It's possible to do better, but I hesitate to advocate an ugly solution. The most straightforward approach appears worse than N^2, and the efficient approach would be a hard-to-decipher algorithm. The current code solves the main problem, and generally gives good results when adding new parameters.

Cscott (talkcontribs)
Alsee (talkcontribs)

@Cscott I did a bit of testing. Assuming the existing parameters are ZA and assuming a full alphabet in template data:

var orig = "ZA";
var tmpd = "ABCDEFGHIJKLMNOPQRSTUVWXYZ";

The first version of the code produces ZABY (should be YZAB), and the second version produces MZAN (should be any of MNZA, ZMNA, or ZAMN).
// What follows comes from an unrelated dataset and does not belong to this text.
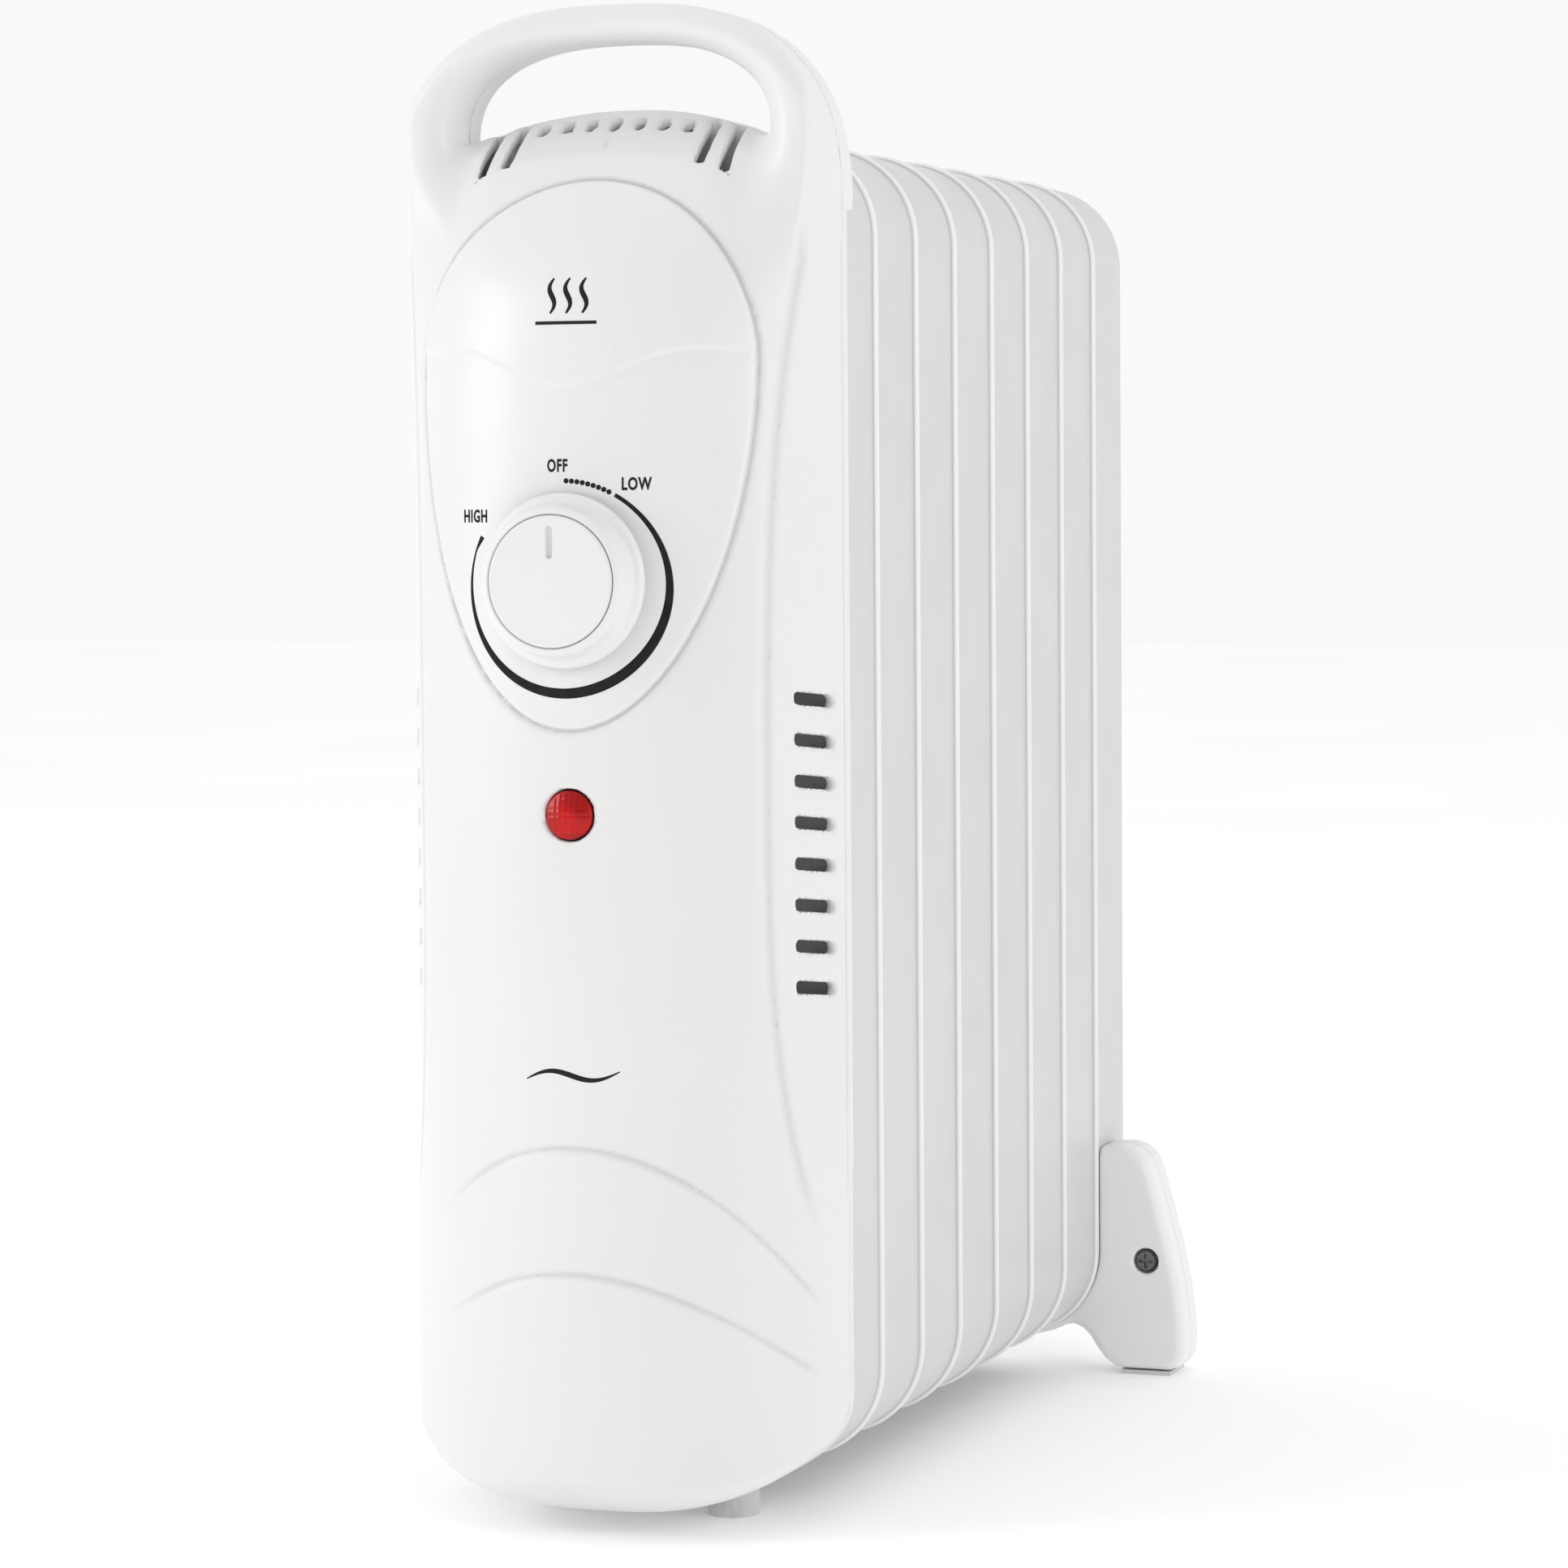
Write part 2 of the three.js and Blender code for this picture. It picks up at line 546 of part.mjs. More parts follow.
function rearPad(side) {
  const [x0, x1] = side > 0 ? [64, 79] : [-79, -64];
  return box(x0, x1, FOOT_FRONT + 1.5, FOOT_BACK - 1.5, DATUM, FOOT_SOLE - GAP);
}

// Soft plug under the housing, its top shaped to the covers' underside.
function frontPad(side, coverFront) {
  const g = new THREE.CylinderGeometry(6.4, 6.8, 12, 20);
  g.rotateX(Math.PI / 2);
  g.translate(side * 24, RIM_Y + 8, DATUM + 6);
  const coverRear = along(outlineOf(housingOutline(0)), RIM_Y - 1, RIM_Y + 20);
  return cut(solid(g), coverFront.translate([0, 0, -GAP]), coverRear.translate([0, 0, -GAP]));
}

// ---- assembly ----------------------------------------------------------------------------
const WHITE = { color: 0xf1f1ef, roughness: 0.35, metalness: 0 };
const PAINT = { color: 0xededeb, roughness: 0.4, metalness: 0.1 };
const STEEL = { color: 0xb8babd, roughness: 0.35, metalness: 1 };
const BRASS = { color: 0xc9a356, roughness: 0.35, metalness: 1 };
const CERAMIC = { color: 0xe4ddcc, roughness: 0.7, metalness: 0 };
const DARK = { color: 0x2b2c2e, roughness: 0.6, metalness: 0 };
const RUBBER = { color: 0x1b1b1c, roughness: 0.9, metalness: 0 };
const PALE_RUBBER = { color: 0xd9d9d6, roughness: 0.8, metalness: 0 };
const RED = { color: 0xc8201c, roughness: 0.2, metalness: 0 };

const heater = new THREE.Group();
heater.name = 'oil_filled_radiator_heater';

function place(name, body, look) {
  const mesh = body.getMesh();
  const g = new THREE.BufferGeometry();
  g.setAttribute('position', new THREE.Float32BufferAttribute(mesh.vertProperties, 3));
  g.setIndex(Array.from(mesh.triVerts));
  g.translate(0, 0, -DATUM);
  g.computeVertexNormals();
  const node = new THREE.Mesh(g, new THREE.MeshStandardMaterial(look));
  node.name = name;
  heater.add(node);
}

const coverOuter = coverSolid(0, 0);
const coverInner = coverSolid(WALL, WALL);
place('front_cover', frontCover(coverOuter, coverInner), WHITE);
place('control_panel', controlPanel(coverOuter), WHITE);
place('back_cover', backCover(), WHITE);
COVER_SCREWS.forEach(([x, z], i) => {
  place(`cover_screw_${i + 1}`, screw(x, z, RIM_Y + GAP + WALL + GAP + 2, -1, 3.4, 2, 1.6, 12), STEEL);
});
place('knob', knob(), WHITE);
place('knob_face', knobFace(), WHITE);
place('thermostat_bracket', thermostatBracket(), STEEL);
place('thermostat_body', thermostatBody(), CERAMIC);
place('thermostat_spindle', thermostatSpindle(), BRASS);
place('push_pin', pushPin(), CERAMIC);
place('contact_blade', contactBlade(), BRASS);
place('bimetal_strip', bimetalStrip(), STEEL);
place('lamp_lens', lampLens(), RED);
place('lamp_body', lampBody(), DARK);
place('steel_shroud', steelShroud(), PAINT);
for (let k = 0; k < FINS; k += 1) place(`fin_${k + 1}`, fin(k), PAINT);
place('oil_filler_plug', oilFillerPlug(), STEEL);
place('element_gasket', elementGasket(), RUBBER);
place('heating_element', heatingElement(), STEEL);
place('terminal_block', terminalBlock(), DARK);
place('lead_wire_left', leadWire(-1), DARK);
place('lead_wire_right', leadWire(1), DARK);
place('cable_gland', cableGland(), DARK);
place('thermal_cutout', thermalCutout(), DARK);
place('cutout_clip', cutoutClip(), STEEL);
place('earth_screw', earthScrew(), BRASS);
place('rear_foot_front_half', footHalf(FOOT_FRONT, FOOT_SPLIT - GAP / 2), WHITE);
place('rear_foot_rear_half', footHalf(FOOT_SPLIT + GAP / 2, FOOT_BACK), WHITE);
for (const [side, name] of [[-1, 'left'], [1, 'right']]) {
  place(`foot_screw_${name}`, footScrew(side), STEEL);
  place(`rear_pad_${name}`, rearPad(side), PALE_RUBBER);
  place(`front_pad_${name}`, frontPad(side, coverOuter), PALE_RUBBER);
}

export default heater;
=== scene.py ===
"""Oil filled radiator heater: the looks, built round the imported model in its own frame, in metres."""

import json
import math

import bmesh
import bpy
import numpy as np
from mathutils import Matrix, Vector
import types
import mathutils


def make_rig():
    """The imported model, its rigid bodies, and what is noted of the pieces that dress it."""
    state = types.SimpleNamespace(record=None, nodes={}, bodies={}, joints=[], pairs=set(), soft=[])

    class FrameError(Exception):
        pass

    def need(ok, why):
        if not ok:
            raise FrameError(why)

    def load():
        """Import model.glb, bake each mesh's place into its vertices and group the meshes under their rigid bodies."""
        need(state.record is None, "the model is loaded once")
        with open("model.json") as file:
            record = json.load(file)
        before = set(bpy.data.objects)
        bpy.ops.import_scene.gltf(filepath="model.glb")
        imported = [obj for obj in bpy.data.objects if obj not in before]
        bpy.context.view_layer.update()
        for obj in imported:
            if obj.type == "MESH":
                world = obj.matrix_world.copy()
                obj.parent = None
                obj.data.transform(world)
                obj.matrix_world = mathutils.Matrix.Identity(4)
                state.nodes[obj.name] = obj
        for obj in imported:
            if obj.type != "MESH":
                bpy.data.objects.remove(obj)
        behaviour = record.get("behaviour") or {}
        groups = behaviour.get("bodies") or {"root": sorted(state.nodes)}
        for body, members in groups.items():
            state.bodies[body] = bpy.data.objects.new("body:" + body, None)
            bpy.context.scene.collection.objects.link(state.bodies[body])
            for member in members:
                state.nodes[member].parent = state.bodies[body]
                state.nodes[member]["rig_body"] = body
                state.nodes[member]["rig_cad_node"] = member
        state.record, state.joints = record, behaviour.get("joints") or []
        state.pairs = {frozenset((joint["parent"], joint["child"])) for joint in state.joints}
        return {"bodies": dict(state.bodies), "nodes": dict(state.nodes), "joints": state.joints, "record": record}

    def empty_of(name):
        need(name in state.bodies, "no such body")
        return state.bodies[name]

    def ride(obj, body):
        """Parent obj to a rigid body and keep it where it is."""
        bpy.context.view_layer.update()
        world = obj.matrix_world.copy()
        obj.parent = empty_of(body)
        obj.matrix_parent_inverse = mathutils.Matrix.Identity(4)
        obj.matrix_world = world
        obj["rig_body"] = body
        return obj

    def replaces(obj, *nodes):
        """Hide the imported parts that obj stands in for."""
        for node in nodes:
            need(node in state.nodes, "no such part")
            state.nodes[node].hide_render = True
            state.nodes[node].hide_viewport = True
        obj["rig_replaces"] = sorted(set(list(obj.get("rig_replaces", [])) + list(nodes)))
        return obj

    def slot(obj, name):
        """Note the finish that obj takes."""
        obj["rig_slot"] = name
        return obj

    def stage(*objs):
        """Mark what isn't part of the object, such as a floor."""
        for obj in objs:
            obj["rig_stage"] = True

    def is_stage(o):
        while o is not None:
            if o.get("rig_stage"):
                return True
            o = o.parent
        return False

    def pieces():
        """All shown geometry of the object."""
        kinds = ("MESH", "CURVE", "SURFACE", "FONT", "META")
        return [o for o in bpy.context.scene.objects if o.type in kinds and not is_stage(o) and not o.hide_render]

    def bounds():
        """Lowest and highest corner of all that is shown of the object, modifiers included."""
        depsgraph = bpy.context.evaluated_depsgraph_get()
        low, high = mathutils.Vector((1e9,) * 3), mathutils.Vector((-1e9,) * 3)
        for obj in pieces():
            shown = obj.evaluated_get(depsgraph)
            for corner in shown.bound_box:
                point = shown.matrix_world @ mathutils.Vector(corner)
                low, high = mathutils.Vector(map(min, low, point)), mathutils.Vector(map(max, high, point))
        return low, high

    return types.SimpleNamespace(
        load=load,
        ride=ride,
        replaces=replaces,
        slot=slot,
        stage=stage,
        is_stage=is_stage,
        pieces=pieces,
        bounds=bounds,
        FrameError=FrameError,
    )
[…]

The more apparent approach is to place the most closely-adjacent parameters first, and progressively add parameters. However it may be more big-O efficient to take an opposite approach. Consider parameters in a chain, in templatedata order. Cut the chain between existing parameters, leaving each new parameter attached to exactly one existing parameter. o = new parameter, * = existing parameter.

o-*-*-o-o-*-o

Walking down the chain from left to right:

  • There is nothing to do until we reach the *-*. Simply split at that point:
  • o-* *-o-o-*-o
  • As we walk from the second * to the third * we remember the step with the largest templatedata distance between parameters, then cut at the biggest gap. For example:
  • o-* * o-o-*-o
  • There are now three chains, each containing exactly one existing parameter. Put the chains in proper order for the exiting-parameters.
SSastry (WMF) (talkcontribs)

Thanks @Alsee and @EEng for your suggestions and @Cscott for your updated patch. Please see my latest comment on the gerrit patch. I personally prefer iterating towards the complexity that is needed by starting with something simple that is acceptable.

Cscott (talkcontribs)

@Alsee take a look at https://gerrit.wikimedia.org/r/389852. I'm pretty happy with MZAN as the output. You're always going to have some weird corner cases, but "sort with closest original parameter" is simple and understandable.